▸ **Set task**
Starting at the line that contains "Continue the build123d", reproduce each line exactly up to and including the line that contains "return ((1 - t)". Reproduce nothing else.
— start —
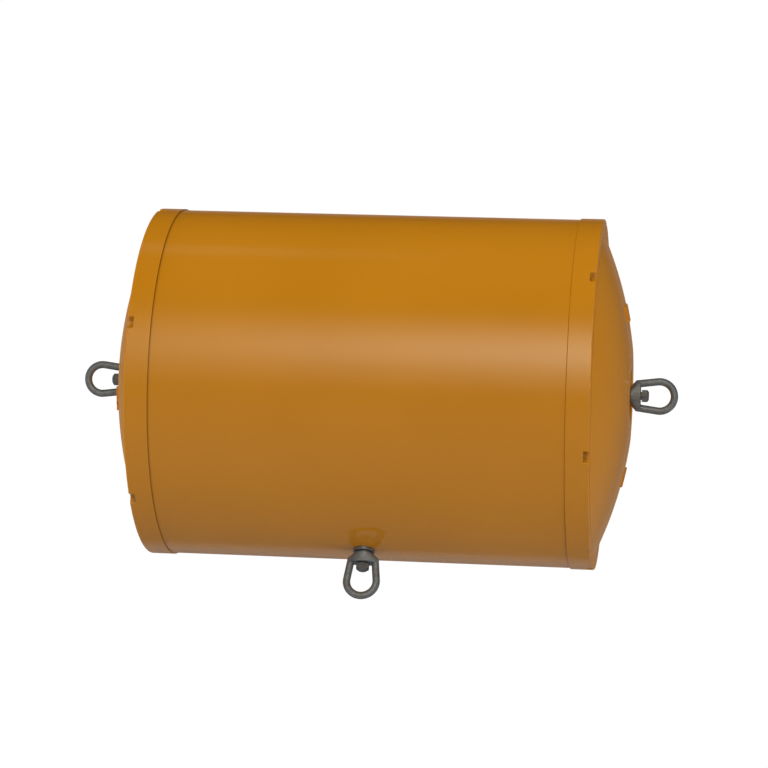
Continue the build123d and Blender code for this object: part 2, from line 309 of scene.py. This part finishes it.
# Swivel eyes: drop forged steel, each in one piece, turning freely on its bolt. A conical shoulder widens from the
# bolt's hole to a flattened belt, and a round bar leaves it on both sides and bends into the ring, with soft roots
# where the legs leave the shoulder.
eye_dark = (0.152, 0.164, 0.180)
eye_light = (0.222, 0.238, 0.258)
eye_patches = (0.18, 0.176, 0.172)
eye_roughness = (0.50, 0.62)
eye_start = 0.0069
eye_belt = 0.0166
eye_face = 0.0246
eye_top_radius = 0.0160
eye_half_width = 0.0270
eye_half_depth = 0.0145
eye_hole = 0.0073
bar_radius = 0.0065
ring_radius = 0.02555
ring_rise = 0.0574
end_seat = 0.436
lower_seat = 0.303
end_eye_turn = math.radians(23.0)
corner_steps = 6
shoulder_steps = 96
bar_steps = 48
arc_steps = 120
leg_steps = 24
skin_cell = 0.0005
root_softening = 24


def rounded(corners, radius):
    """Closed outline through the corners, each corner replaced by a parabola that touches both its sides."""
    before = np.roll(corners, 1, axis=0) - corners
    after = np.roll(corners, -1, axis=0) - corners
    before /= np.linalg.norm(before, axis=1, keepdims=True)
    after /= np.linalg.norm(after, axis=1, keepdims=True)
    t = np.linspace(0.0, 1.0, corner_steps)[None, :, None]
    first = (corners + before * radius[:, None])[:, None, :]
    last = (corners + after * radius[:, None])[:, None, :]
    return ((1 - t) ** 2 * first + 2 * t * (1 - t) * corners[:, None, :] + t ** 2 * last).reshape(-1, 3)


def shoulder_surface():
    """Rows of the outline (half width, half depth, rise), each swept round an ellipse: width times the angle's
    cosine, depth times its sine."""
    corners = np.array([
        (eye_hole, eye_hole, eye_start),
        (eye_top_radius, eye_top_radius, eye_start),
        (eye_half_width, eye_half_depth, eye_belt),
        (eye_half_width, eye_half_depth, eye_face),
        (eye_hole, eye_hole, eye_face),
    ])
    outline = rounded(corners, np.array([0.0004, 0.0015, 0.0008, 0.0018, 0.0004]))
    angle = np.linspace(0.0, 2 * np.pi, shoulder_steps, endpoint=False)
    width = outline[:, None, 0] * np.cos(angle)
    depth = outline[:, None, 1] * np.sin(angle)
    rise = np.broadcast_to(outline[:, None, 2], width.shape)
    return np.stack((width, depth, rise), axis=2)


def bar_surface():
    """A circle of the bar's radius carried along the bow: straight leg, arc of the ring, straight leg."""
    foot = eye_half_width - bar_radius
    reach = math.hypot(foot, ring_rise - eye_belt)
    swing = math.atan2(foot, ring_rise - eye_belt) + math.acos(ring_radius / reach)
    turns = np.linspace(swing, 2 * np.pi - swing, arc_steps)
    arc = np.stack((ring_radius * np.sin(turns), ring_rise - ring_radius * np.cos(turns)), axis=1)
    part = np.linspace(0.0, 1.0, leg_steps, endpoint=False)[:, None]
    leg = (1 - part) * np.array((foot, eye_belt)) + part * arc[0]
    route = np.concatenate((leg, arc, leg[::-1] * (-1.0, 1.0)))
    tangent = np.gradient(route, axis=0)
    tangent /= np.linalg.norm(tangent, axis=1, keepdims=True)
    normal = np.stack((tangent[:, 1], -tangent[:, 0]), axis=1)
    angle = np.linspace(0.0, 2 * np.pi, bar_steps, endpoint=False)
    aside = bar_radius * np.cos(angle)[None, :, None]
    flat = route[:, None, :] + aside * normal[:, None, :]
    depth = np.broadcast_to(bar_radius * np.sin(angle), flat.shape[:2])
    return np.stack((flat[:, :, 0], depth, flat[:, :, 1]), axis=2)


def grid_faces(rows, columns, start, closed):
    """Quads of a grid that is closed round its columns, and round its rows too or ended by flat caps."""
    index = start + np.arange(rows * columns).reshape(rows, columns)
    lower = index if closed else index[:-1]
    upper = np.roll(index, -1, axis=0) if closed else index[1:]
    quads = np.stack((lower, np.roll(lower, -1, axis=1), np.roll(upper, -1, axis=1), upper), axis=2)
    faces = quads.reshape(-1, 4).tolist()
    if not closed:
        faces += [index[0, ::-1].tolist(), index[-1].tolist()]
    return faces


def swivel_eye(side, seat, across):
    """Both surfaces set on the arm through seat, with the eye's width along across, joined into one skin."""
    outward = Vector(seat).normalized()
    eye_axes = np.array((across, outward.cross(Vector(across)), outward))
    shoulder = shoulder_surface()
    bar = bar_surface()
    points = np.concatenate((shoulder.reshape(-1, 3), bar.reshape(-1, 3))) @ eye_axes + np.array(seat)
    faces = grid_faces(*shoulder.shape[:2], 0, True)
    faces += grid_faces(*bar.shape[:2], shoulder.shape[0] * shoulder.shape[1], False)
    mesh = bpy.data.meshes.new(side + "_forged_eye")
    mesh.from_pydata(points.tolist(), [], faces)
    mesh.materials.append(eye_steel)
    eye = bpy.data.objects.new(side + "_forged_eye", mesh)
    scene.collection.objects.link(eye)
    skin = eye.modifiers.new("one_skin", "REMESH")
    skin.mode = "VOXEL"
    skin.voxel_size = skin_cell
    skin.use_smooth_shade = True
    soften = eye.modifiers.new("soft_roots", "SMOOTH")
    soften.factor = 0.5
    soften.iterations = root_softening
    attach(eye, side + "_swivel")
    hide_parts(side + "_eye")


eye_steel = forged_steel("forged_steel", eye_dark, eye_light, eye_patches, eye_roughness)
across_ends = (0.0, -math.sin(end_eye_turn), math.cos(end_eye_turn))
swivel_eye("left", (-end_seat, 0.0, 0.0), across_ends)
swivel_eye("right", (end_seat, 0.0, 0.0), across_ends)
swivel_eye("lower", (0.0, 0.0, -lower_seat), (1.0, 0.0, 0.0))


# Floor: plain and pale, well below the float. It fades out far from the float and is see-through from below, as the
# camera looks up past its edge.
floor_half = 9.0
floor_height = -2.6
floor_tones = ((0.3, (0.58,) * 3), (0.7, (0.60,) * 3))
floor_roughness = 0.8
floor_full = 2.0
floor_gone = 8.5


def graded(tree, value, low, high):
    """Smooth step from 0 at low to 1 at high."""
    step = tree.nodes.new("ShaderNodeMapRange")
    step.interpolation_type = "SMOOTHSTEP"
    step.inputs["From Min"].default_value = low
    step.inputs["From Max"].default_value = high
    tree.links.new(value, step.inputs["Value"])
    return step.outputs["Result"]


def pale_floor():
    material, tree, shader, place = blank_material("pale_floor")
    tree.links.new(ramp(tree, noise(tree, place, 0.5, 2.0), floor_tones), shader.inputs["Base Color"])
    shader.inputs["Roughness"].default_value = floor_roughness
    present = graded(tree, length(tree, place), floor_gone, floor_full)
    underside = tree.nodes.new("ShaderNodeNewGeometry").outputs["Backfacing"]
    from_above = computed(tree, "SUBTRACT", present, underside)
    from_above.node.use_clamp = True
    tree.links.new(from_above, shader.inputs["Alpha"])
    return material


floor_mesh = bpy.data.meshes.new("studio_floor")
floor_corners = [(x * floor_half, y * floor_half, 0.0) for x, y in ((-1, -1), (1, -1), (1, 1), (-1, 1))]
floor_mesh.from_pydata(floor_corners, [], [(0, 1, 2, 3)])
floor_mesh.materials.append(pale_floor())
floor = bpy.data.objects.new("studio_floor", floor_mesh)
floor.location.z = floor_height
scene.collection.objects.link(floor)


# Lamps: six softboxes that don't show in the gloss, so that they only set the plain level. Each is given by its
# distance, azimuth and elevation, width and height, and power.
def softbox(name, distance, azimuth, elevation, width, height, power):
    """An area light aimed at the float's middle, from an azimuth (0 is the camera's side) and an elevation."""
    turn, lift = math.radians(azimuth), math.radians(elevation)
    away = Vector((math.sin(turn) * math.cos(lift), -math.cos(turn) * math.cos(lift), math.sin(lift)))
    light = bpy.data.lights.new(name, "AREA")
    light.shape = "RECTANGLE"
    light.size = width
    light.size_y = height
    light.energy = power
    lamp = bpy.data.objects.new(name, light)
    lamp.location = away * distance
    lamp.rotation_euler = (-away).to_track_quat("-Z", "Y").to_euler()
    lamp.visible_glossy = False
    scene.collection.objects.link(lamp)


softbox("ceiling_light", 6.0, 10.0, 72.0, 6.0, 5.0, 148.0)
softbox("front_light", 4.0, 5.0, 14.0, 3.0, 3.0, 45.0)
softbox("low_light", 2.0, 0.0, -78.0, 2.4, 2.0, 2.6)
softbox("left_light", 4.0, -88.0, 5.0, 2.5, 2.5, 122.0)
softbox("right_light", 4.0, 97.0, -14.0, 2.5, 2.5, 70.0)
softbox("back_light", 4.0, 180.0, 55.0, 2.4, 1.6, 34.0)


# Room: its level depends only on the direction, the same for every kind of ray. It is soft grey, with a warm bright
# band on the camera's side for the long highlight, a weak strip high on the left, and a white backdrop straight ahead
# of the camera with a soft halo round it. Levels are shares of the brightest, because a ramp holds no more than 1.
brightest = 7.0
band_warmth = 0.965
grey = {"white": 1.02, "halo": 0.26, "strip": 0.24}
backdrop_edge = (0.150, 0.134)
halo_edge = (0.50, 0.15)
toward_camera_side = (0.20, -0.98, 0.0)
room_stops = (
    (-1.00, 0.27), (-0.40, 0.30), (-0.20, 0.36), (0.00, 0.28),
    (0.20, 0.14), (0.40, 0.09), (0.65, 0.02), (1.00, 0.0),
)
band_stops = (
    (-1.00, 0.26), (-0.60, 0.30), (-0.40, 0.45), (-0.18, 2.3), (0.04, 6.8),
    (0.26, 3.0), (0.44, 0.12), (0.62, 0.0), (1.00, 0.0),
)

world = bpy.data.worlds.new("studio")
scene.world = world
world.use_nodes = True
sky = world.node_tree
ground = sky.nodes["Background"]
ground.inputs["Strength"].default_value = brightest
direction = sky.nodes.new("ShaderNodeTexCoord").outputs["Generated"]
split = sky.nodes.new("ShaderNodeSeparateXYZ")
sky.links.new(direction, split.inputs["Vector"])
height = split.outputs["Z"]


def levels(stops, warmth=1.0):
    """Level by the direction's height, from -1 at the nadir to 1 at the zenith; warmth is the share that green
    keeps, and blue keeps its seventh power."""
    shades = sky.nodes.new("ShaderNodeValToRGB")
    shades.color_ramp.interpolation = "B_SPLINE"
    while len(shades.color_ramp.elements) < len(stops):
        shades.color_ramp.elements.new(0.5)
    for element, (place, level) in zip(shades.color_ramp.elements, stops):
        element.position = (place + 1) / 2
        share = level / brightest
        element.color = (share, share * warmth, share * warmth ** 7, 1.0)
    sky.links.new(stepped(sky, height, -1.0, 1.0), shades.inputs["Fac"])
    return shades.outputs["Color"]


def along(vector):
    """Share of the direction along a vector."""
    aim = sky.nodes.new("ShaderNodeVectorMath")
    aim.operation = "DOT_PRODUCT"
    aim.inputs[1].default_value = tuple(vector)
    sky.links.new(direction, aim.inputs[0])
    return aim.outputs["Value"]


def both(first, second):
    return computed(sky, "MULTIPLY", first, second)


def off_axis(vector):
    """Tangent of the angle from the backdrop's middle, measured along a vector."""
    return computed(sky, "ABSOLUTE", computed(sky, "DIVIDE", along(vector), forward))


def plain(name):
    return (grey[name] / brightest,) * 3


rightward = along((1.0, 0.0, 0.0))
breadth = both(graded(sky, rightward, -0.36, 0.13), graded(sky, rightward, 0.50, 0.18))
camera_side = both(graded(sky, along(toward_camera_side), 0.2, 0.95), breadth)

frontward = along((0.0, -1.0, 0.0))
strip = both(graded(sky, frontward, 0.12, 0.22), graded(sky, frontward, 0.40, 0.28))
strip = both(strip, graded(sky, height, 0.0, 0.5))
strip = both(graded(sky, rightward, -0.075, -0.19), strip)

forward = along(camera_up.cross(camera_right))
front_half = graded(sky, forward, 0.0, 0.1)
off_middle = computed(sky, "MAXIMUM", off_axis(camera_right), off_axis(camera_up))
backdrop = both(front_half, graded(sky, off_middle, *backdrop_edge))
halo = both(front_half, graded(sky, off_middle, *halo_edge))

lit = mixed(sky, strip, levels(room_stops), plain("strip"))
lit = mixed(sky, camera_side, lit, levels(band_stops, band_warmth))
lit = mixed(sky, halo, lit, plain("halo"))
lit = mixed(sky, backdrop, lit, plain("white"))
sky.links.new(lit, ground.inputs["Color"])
— end —
— start —
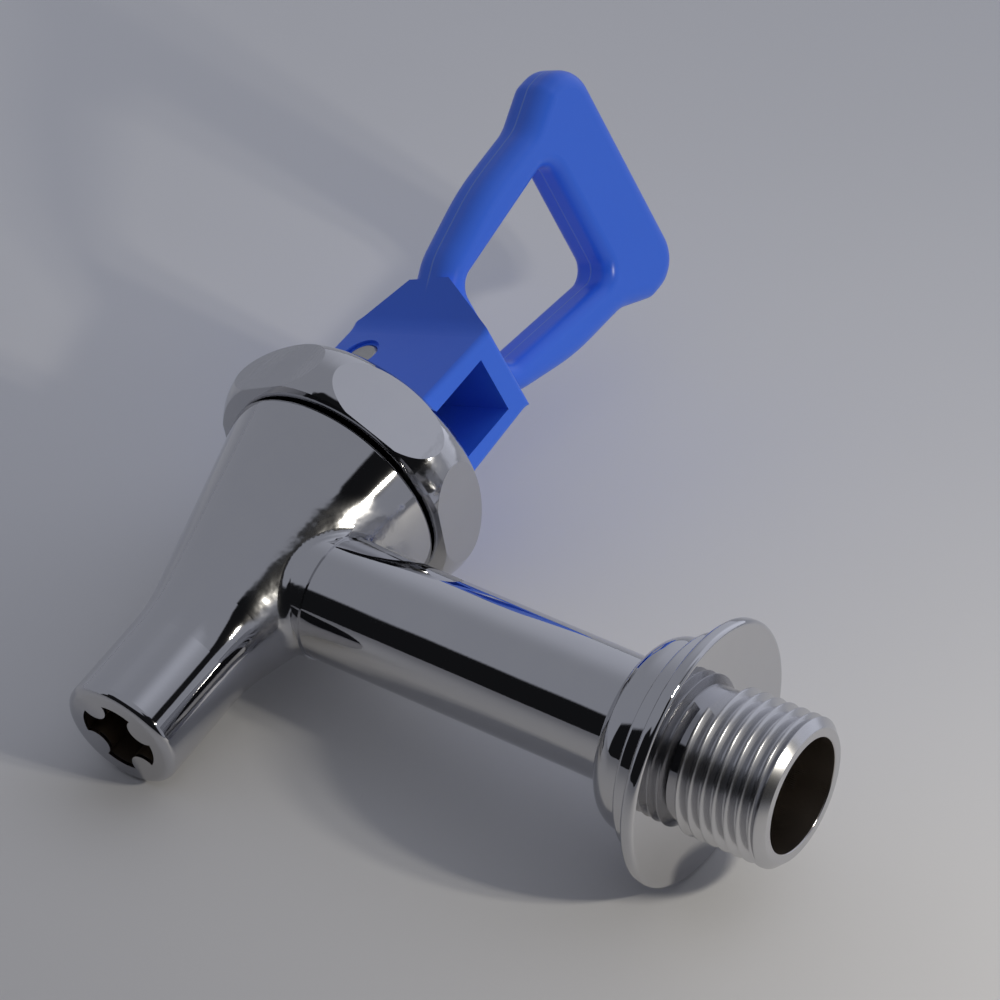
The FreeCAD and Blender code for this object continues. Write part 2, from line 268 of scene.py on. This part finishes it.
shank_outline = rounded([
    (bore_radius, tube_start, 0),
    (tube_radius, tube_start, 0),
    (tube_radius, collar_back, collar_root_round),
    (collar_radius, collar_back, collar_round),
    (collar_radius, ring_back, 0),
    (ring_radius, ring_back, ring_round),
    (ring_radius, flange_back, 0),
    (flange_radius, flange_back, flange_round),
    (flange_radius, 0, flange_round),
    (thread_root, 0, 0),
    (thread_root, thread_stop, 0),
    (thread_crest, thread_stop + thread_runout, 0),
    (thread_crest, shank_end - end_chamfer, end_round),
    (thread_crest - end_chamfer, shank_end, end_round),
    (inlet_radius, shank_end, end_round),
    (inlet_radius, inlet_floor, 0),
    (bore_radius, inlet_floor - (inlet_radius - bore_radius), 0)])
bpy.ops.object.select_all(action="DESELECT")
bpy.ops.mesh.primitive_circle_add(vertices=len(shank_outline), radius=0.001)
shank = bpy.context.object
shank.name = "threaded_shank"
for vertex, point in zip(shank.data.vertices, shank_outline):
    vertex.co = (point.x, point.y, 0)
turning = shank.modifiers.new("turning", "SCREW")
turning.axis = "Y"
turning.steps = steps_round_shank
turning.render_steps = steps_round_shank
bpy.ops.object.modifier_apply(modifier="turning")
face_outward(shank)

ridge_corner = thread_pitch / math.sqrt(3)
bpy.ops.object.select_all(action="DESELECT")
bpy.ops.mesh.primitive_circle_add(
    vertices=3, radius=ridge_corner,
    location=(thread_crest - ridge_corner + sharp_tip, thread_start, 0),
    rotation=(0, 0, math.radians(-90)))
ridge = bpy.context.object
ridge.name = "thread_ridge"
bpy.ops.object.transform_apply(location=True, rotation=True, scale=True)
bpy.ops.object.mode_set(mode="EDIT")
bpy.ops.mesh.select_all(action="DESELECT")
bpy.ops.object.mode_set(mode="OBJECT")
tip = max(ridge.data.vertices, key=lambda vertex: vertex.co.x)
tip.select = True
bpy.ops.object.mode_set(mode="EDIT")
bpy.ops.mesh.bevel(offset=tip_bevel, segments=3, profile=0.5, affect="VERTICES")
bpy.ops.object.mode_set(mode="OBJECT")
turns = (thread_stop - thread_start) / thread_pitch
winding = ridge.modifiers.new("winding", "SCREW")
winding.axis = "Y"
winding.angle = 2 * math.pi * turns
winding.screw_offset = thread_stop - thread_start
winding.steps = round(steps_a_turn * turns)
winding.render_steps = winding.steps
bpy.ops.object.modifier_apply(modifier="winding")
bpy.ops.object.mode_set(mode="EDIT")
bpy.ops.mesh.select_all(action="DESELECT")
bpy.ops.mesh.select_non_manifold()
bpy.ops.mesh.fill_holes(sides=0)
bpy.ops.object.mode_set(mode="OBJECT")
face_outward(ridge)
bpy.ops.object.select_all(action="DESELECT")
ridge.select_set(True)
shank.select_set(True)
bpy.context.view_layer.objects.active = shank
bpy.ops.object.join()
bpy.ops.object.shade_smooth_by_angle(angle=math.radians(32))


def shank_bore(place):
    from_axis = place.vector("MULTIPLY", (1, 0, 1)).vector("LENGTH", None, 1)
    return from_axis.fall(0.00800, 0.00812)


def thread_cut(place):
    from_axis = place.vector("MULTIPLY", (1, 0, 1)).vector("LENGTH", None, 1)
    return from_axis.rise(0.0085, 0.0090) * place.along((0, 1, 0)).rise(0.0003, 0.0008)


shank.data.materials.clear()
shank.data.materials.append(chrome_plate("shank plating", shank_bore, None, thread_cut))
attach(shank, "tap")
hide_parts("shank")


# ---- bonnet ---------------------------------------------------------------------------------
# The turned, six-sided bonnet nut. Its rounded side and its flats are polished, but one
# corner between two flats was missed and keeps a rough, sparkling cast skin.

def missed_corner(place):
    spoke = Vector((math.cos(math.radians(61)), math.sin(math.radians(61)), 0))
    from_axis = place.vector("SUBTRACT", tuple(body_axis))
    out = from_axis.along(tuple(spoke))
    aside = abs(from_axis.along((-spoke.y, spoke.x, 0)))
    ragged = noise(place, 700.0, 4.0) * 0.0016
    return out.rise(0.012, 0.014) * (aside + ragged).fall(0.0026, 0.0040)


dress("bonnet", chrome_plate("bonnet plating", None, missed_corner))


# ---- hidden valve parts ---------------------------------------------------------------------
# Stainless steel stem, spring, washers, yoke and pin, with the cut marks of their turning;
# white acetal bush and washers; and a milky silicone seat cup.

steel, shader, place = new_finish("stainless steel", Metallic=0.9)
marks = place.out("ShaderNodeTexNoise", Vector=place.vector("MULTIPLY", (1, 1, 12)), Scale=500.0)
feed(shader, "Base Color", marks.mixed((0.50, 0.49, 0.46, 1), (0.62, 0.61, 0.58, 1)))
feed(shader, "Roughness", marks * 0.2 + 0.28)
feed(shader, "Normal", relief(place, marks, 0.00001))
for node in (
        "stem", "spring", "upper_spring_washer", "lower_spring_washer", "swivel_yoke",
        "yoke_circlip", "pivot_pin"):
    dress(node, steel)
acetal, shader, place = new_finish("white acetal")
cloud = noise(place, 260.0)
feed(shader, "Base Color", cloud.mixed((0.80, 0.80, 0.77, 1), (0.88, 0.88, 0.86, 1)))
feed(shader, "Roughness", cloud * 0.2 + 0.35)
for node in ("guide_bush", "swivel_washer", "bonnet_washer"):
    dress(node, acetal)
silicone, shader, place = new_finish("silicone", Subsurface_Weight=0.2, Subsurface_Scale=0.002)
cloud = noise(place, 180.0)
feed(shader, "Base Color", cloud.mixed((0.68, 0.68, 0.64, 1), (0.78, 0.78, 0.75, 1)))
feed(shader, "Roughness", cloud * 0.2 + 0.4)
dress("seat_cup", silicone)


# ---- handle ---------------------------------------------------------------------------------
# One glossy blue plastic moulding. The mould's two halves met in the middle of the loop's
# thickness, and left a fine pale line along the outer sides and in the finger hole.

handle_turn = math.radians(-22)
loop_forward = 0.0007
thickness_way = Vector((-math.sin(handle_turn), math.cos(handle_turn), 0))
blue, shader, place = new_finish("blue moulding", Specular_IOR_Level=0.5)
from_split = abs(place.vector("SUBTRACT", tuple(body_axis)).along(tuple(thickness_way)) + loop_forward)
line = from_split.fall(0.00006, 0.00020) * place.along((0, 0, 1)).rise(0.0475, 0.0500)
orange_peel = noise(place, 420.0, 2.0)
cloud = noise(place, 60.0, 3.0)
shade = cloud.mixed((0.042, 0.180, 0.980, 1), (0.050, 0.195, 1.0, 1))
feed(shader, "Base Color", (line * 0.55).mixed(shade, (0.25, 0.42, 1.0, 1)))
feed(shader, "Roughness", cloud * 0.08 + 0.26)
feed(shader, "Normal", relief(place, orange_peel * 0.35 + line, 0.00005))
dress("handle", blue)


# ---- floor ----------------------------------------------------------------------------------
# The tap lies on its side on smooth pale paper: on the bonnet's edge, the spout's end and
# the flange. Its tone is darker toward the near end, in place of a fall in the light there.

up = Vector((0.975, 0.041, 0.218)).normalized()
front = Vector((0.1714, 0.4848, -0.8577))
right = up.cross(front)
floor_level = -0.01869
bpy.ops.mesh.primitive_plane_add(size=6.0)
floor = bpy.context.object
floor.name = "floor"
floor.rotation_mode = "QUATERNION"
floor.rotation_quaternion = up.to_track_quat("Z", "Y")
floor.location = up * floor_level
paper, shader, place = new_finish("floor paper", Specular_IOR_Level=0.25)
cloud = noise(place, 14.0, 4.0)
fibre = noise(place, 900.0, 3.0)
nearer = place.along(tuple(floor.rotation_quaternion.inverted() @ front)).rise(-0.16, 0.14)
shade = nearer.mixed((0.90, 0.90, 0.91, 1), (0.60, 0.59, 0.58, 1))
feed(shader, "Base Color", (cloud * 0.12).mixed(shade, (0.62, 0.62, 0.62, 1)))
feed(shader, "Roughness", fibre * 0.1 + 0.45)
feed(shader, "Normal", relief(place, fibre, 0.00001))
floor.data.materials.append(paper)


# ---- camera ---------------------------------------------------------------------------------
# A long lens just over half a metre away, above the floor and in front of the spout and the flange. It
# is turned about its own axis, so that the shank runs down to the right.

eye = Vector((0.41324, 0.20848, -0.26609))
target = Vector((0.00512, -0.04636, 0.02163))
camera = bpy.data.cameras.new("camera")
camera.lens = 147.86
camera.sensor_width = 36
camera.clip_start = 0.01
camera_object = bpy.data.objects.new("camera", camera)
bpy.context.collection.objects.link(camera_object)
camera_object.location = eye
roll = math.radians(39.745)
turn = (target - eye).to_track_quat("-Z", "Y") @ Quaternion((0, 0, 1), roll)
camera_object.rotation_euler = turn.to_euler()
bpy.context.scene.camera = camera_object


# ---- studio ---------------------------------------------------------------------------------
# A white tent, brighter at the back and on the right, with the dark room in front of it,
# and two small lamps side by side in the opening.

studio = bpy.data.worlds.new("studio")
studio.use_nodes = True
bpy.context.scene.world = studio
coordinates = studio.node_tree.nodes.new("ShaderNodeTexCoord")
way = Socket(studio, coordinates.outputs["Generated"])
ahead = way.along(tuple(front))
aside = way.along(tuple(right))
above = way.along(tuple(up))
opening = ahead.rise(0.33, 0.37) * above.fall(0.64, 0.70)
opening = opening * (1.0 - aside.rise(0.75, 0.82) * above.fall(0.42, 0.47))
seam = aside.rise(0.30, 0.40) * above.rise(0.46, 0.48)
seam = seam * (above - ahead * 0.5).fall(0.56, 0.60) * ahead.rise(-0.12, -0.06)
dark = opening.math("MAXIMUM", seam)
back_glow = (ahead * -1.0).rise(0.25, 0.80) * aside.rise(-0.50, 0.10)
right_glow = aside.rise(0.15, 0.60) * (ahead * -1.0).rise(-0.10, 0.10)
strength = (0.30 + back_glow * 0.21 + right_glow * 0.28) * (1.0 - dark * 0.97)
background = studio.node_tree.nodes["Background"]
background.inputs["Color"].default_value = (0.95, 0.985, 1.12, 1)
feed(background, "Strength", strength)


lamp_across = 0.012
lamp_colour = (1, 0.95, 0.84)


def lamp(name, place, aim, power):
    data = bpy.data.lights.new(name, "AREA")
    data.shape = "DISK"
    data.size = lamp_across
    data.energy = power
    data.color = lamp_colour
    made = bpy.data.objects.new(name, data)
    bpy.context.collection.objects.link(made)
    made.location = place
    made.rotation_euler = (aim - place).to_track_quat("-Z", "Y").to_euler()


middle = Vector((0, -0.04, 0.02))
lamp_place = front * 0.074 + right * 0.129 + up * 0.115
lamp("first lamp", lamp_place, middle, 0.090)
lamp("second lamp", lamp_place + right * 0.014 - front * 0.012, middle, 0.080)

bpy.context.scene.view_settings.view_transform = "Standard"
— end —
▸ **Solution**
Continue the build123d and Blender code for this object: part 2, from line 309 of scene.py. This part finishes it.
# Swivel eyes: drop forged steel, each in one piece, turning freely on its bolt. A conical shoulder widens from the
# bolt's hole to a flattened belt, and a round bar leaves it on both sides and bends into the ring, with soft roots
# where the legs leave the shoulder.
eye_dark = (0.152, 0.164, 0.180)
eye_light = (0.222, 0.238, 0.258)
eye_patches = (0.18, 0.176, 0.172)
eye_roughness = (0.50, 0.62)
eye_start = 0.0069
eye_belt = 0.0166
eye_face = 0.0246
eye_top_radius = 0.0160
eye_half_width = 0.0270
eye_half_depth = 0.0145
eye_hole = 0.0073
bar_radius = 0.0065
ring_radius = 0.02555
ring_rise = 0.0574
end_seat = 0.436
lower_seat = 0.303
end_eye_turn = math.radians(23.0)
corner_steps = 6
shoulder_steps = 96
bar_steps = 48
arc_steps = 120
leg_steps = 24
skin_cell = 0.0005
root_softening = 24


def rounded(corners, radius):
    """Closed outline through the corners, each corner replaced by a parabola that touches both its sides."""
    before = np.roll(corners, 1, axis=0) - corners
    after = np.roll(corners, -1, axis=0) - corners
    before /= np.linalg.norm(before, axis=1, keepdims=True)
    after /= np.linalg.norm(after, axis=1, keepdims=True)
    t = np.linspace(0.0, 1.0, corner_steps)[None, :, None]
    first = (corners + before * radius[:, None])[:, None, :]
    last = (corners + after * radius[:, None])[:, None, :]
    return ((1 - t) ** 2 * first + 2 * t * (1 - t) * corners[:, None, :] + t ** 2 * last).reshape(-1, 3)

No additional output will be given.